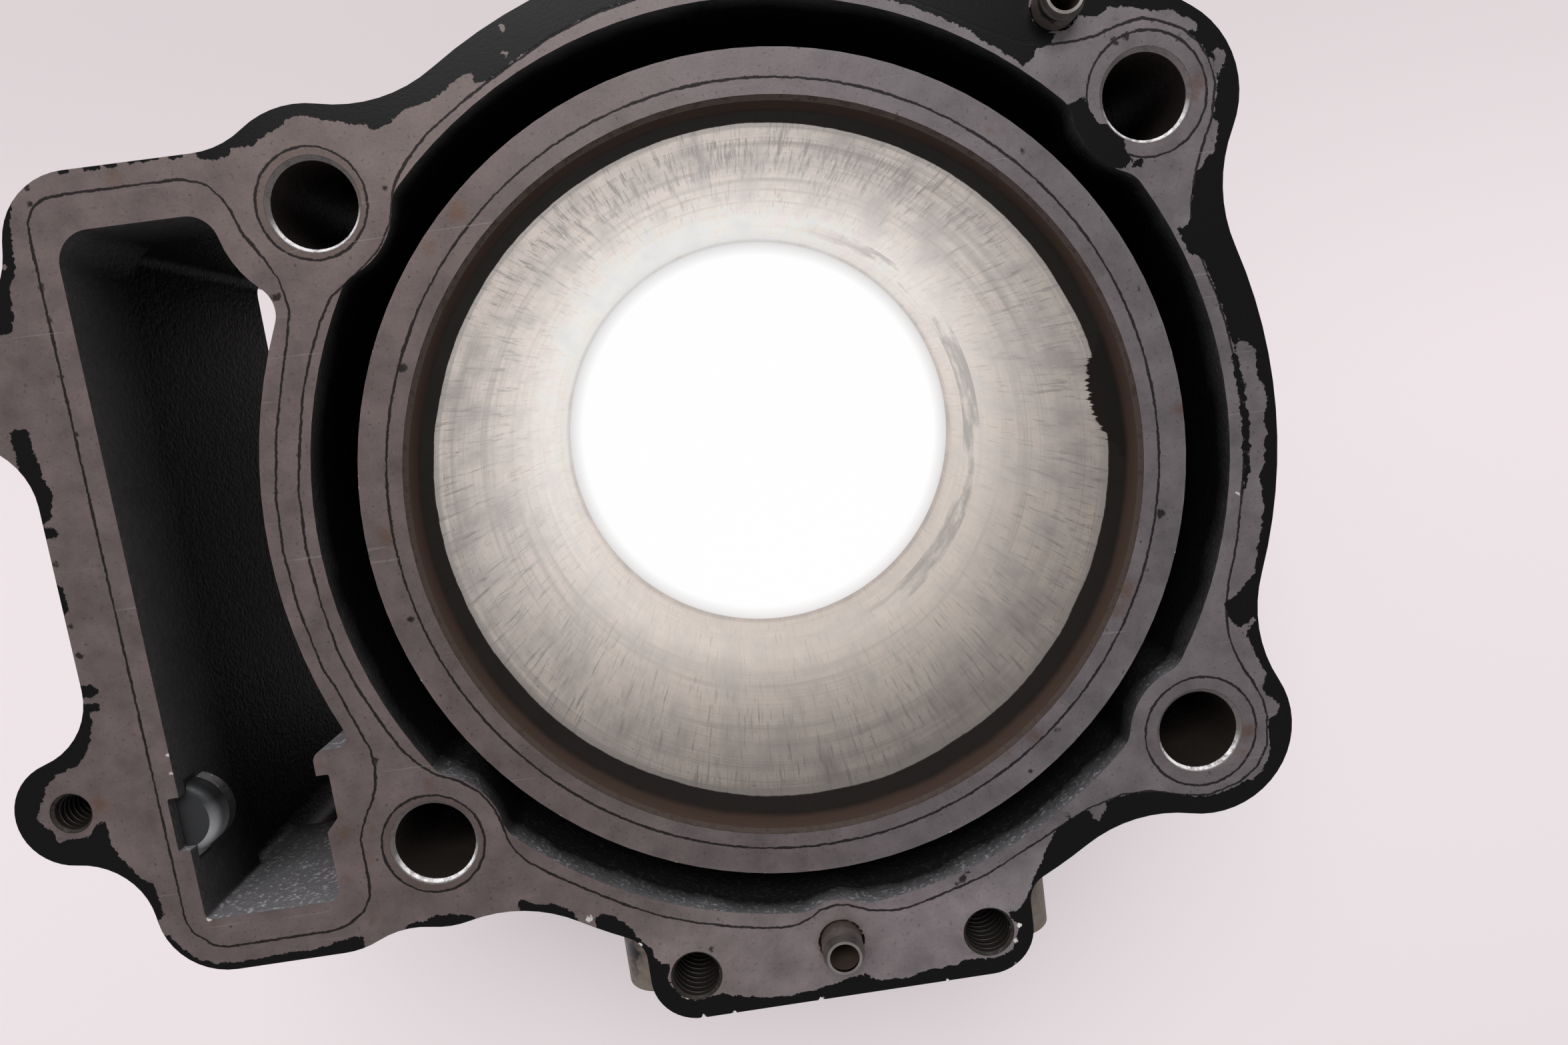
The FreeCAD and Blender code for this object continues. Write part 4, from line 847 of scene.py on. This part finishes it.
    # middle and reach of brown stains
    stain: tuple[Spot, ...] = (
        (-79.2, 50.4, 1.1), (-68.7, -30.5, 0.7), (-67.5, -37.5, 0.8), (-67.2, -40.5, 1.3),
        (-68, -47.5, 0.8), (-62.9, -37, 0.7), (-63.4, -40.5, 0.7), (-64.2, -45, 0.7), (-64.9, -49.5, 0.7),
        (-65.6, -54, 0.7), (-54.2, -35.4, 0.9), (-87.5, -51, 0.7), (62, 44.8, 1.3), (61.3, 43, 0.9),
        (61.8, -45, 1.5), (60.6, -48.2, 0.9), (56.1, 2, 1.3), (46.3, -22, 1.7), (44.8, -24.6, 1.3),
        (31, -41.3, 1.4), (27.2, -43.5, 0.8), (-99.2, -31.5, 1.6), (-102.5, -40.5, 1.2),
        (33.8, 42.2, 0.6), (35, 43.6, 0.5), (-53.5, 0, 1.4), (-36.8, 40.6, 1.6), (-41.2, 36.8, 1.1),
        (-103.2, -32.3, 2.9), (0, -67.8, 3.7),
    )
    # middle and reach of bright nicks
    nick: tuple[Spot, ...] = (
        (-35.4, -58.6, 0.6), (-28.8, -63.6, 0.4), (-21.5, -76.2, 0.5), (-17, -76.2, 0.4),
        (-4, -76.2, 0.5), (-87.9, -50.3, 0.35), (-88.6, -26, 0.4), (-88.6, -28.5, 0.4),
        (14.5, -76.2, 0.35), (25, -75.8, 0.6), (26, -69.3, 0.4), (25.3, -71.6, 0.4), (-23.2, -72.6, 0.5),
        (62.9, -10.4, 0.3), (63.7, -10.9, 0.3),
    )


@dataclass
class Deck:
    """The machined top of the casting, a thin skin that carries its marks."""

    lift: float = 0.005
    thickness: float = 0.025
    cell: float = 0.7
    marks: DeckMarks = DeckMarks()

    def sheet(self) -> bmesh.types.BMesh:
        """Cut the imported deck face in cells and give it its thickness.

        Returns:
            The skin's mesh.
        """
        mesh = level_copy(CASTING, DECK_HEIGHT)
        cell = self.cell * MM
        for axis in (0, 1):
            places = [vert.co[axis] for vert in mesh.verts]
            low, high = math.floor(min(places) / cell), math.ceil(max(places) / cell)
            cut_in_cells(mesh, mesh.faces[:], axis, low, high, cell)
        bmesh.ops.triangulate(mesh, faces=mesh.faces)
        bmesh.ops.translate(mesh, verts=mesh.verts, vec=(0, 0, (self.lift + self.thickness) * MM))
        bmesh.ops.solidify(mesh, geom=mesh.faces, thickness=self.thickness * MM)
        bmesh.ops.recalc_face_normals(mesh, faces=mesh.faces)
        return mesh

    def mark(self, data: bpy.types.Mesh) -> None:
        """Write what lies on the deck to the skin's points.

        Args:
            data: the skin's mesh data.
        """
        flat = np.empty(len(data.vertices) * 3)
        data.vertices.foreach_get("co", flat)
        points = flat.reshape(-1, 3)[:, :2] / MM
        paint = np.full(len(points), OUTSIDE)
        for outline in self.marks.overspray:
            paint = np.maximum(paint, inside_by(points, outline))
        for outline in self.marks.lost:
            paint = np.minimum(paint, -inside_by(points, outline))
        layers = {"paint": paint}
        for name in ("jacket_bead", "tunnel_bead"):
            layers[name] = inside_by(points, getattr(self.marks, name))
        for name in ("dirt", "stain", "nick"):
            layers[name] = inside_spots(points, getattr(self.marks, name))
        for name, values in layers.items():
            data.attributes.new(name, "FLOAT", "POINT").data.foreach_set("value", values)

    def build(self) -> bpy.types.Object:
        """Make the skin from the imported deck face."""
        piece = as_piece(self.sheet(), "deck_skin", Slot.CASTING, MachinedDeck().build())
        self.mark(piece.data)
        return piece


@dataclass
class Bore:
    """The plated wall of the bore, a thin tube that carries its wear."""

    radius: float = 50.0
    clearance: float = 0.005
    thickness: float = 0.03
    low: float = -24.4
    high: float = 111.4
    steps: int = 240
    rings: int = 24

    def build(self) -> bpy.types.Object:
        """Spin the tube's wall round the bore axis."""
        mesh = bmesh.new()
        outer = (self.radius - self.clearance) * MM
        inner = (self.radius - self.clearance - self.thickness) * MM
        corners = [(inner, self.high), (inner, self.low), (outer, self.low), (outer, self.high)]
        verts = [mesh.verts.new((across, 0, up * MM)) for across, up in corners]
        edges = [mesh.edges.new((verts[k], verts[(k + 1) % 4])) for k in range(4)]
        bmesh.ops.subdivide_edges(mesh, edges=[edges[0]], cuts=self.rings - 1)
        bmesh.ops.spin(
            mesh,
            geom=mesh.verts[:] + mesh.edges[:],
            cent=(0, 0, 0),
            axis=(0, 0, 1),
            angle=2 * math.pi,
            steps=self.steps,
            use_merge=True,
        )
        bmesh.ops.remove_doubles(mesh, verts=mesh.verts, dist=JOIN)
        bmesh.ops.recalc_face_normals(mesh, faces=mesh.faces)
        for face in mesh.faces:
            face.smooth = abs(face.normal.z) < 0.5
        return as_piece(mesh, "bore_plating", Slot.CASTING, HonedPlating().build())


@dataclass(frozen=True)
class Tap:
    """One tapped hole: where its mouth is, which way it runs and its thread."""

    mouth: tuple[float, float, float]
    into: tuple[float, float, float]
    core: float
    pitch: float
    depth: float
    crest: float = 0.22
    root: float = 0.04
    flank: float = 0.34
    steps: int = 28

    def build(self, mesh: bmesh.types.BMesh) -> None:
        """Spin the thread's ridge in the hole.

        Args:
            mesh: the mesh that takes the ridge.
        """
        turns = self.depth / self.pitch
        half = self.pitch * self.flank
        root = self.core + self.root
        corners = [(self.core - self.crest, 0.0), (root, half), (root, -half)]
        verts = [mesh.verts.new((across * MM, 0, up * MM)) for across, up in corners]
        bmesh.ops.spin(
            mesh,
            geom=[mesh.faces.new(verts)],
            cent=(0, 0, 0),
            axis=(0, 0, 1),
            dvec=(0, 0, -self.pitch / self.steps * MM),
            angle=-2 * math.pi * turns,
            steps=int(self.steps * turns),
            use_merge=False,
            use_duplicate=False,
        )
        turn = Vector((0, 0, -1)).rotation_difference(Vector(self.into)).to_matrix().to_4x4()
        move = Matrix.Translation(Vector(self.mouth) * MM) @ turn
        fresh = [vert for vert in mesh.verts if not vert.tag]
        bmesh.ops.transform(mesh, matrix=move, verts=fresh)
        for vert in fresh:
            vert.tag = True


@dataclass
class Threads:
    """The threads of all the tapped holes."""

    taps: tuple[Tap, ...] = (
        *(Tap((*spot, 111.0), (0, 0, -1), 3.35, 1.25, 17.0) for spot in EAR_TAPS),
        *(Tap((*spot, 111.0), (0, 0, -1), 2.5, 1.0, 13.0) for spot in LUG_TAPS),
        *(Tap((side, -78.0, 77.0), (0, 1, 0), 2.5, 1.0, 10.0) for side in (-25.0, 25.0)),
        Tap((-78.85, 54.0, 62.0), (0, -1, 0), 9.25, 1.5, 6.0, steps=56),
    )

    def build(self) -> bpy.types.Object:
        """Cut every thread."""
        mesh = bmesh.new()
        for tap in self.taps:
            tap.build(mesh)
        bmesh.ops.recalc_face_normals(mesh, faces=mesh.faces)
        for face in mesh.faces:
            face.smooth = len(face.verts) == 4
        return as_piece(mesh, "tapped_threads", Slot.CASTING, TappedMetal().build())


@dataclass
class Studio:
    """Floor, lights and camera."""

    floor_height: float = -25.0
    floor_side: float = 4000.0
    floor_tone: tuple[str, str] = ("#efe3e5", "#cfc3c5")
    room_tone: str = "#f0eef2"
    room_strength: float = 0.6
    lamp_size: tuple[float, float] = (0.9, 0.5)
    lamp_watts: float = 13.0
    lamp_place: tuple[float, float, float] = (-0.1, 0.75, 1.2)
    lamp_aim: tuple[float, float, float] = (0.0, 0.0, 0.1)
    lens: float = 24.0
    sensor: float = 36.0
    camera_place: tuple[float, float, float] = (-3.52, 13.47, 254.17)
    camera_roll: float = 7.73
    camera_tilt: tuple[float, float] = (0.13004188, 0.04236431)

    def board(self) -> bpy.types.Material:
        """Make the floor's finish, pale, with a painted glow on the disc under the bore that makes it look
        white through the bore.
        """
        finish = Finish("matt_white_board")
        add = finish.add
        place = add("TexCoord", out="Object")
        far = add("SeparateXYZ", place, out="Y")
        far = add("MapRange", far, -0.02, 0.14, 0.0, 1.0, interpolation_type="SMOOTHSTEP")
        plain = add("BsdfDiffuse", add("Mix:RGBA", far, *self.floor_tone))
        glow = add("Emission", "#ffffff", 1.0)
        rays = add("LightPath").node.outputs
        seen = add("Math:MAXIMUM", rays["Is Camera Ray"], rays["Is Glossy Ray"])
        seen = add("Math:MAXIMUM", seen, rays["Is Transmission Ray"])
        # painted light: the disc of floor under the bore glows nearly white, where the cylinder's shade
        # would fall
        bore_glow = add("MapRange", add("VectorMath:LENGTH", place), 0.06, 0.053, 0.2, 0.99)
        share = add("Math:MULTIPLY", seen, bore_glow)
        return finish.close(add("MixShader", share, plain, glow))

    def floor(self) -> None:
        """Lay the pale floor that the cylinder stands on."""
        mesh = bmesh.new()
        bmesh.ops.create_grid(mesh, x_segments=1, y_segments=1, size=self.floor_side / 2 * MM)
        bmesh.ops.translate(mesh, verts=mesh.verts, vec=(0, 0, self.floor_height * MM))
        as_object(mesh, "floor", self.board())

    def lights(self) -> None:
        """Hang one large soft lamp on the +Y side and a pale room round it."""
        world = bpy.data.worlds.new("pale_room")
        world.use_nodes = True
        room = world.node_tree.nodes["Background"].inputs
        room["Color"].default_value = linear(self.room_tone)
        room["Strength"].default_value = self.room_strength
        bpy.context.scene.world = world
        data = bpy.data.lights.new("softbox", "AREA")
        data.shape = "RECTANGLE"
        data.size, data.size_y = self.lamp_size
        data.energy = self.lamp_watts
        lamp = bpy.data.objects.new("softbox", data)
        lamp.location = self.lamp_place
        aim = Vector(self.lamp_aim) - lamp.location
        lamp.rotation_euler = aim.to_track_quat("-Z", "Y").to_euler()
        bpy.context.scene.collection.objects.link(lamp)

    def camera(self) -> None:
        """Set the camera at the place that the view was taken from."""
        data = bpy.data.cameras.new("camera")
        data.lens = self.lens
        data.sensor_width = self.sensor
        data.clip_start = 0.01
        camera = bpy.data.objects.new("camera", data)
        turn = Matrix.Rotation(self.camera_tilt[0], 4, "X") @ Matrix.Rotation(self.camera_tilt[1], 4, "Y")
        turn = turn @ Matrix.Rotation(math.radians(self.camera_roll), 4, "Z")
        camera.matrix_world = Matrix.Translation(Vector(self.camera_place) * MM) @ turn.transposed()
        bpy.context.scene.collection.objects.link(camera)
        bpy.context.scene.camera = camera

    def build(self) -> None:
        """Set the stage."""
        bpy.context.scene.view_settings.view_transform = "Standard"
        self.floor()
        self.lights()
        self.camera()


def main() -> None:
    """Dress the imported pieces, add the thin skins and set the stage."""
    logging.basicConfig(level=logging.INFO, format="%(name)s: %(message)s")
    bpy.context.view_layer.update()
    steel = TurnedSteel().build()
    finishes = {CASTING: PaintedCasting().build()} | {name: steel for name in DOWELS}
    for name, material in finishes.items():
        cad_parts[name].material_slots[0].material = material
        LOG.info("%s dressed", name)
    for part in (Deck(), Bore(), Threads()):
        piece = part.build()
        LOG.info("%s: %d faces", piece.name, len(piece.data.polygons))
    Studio().build()


if __name__ == "__main__":
    main()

★ ★ ★ ★

**WHAT THE TASK ASKS:**
For each line above that contains the word "scene", copy that line.

**ANSWER BELOW:**
The FreeCAD and Blender code for this object continues. Write part 4, from line 847 of scene.py on. This part finishes it.
        bpy.context.scene.world = world
        bpy.context.scene.collection.objects.link(lamp)
        bpy.context.scene.collection.objects.link(camera)
        bpy.context.scene.camera = camera
        bpy.context.scene.view_settings.view_transform = "Standard"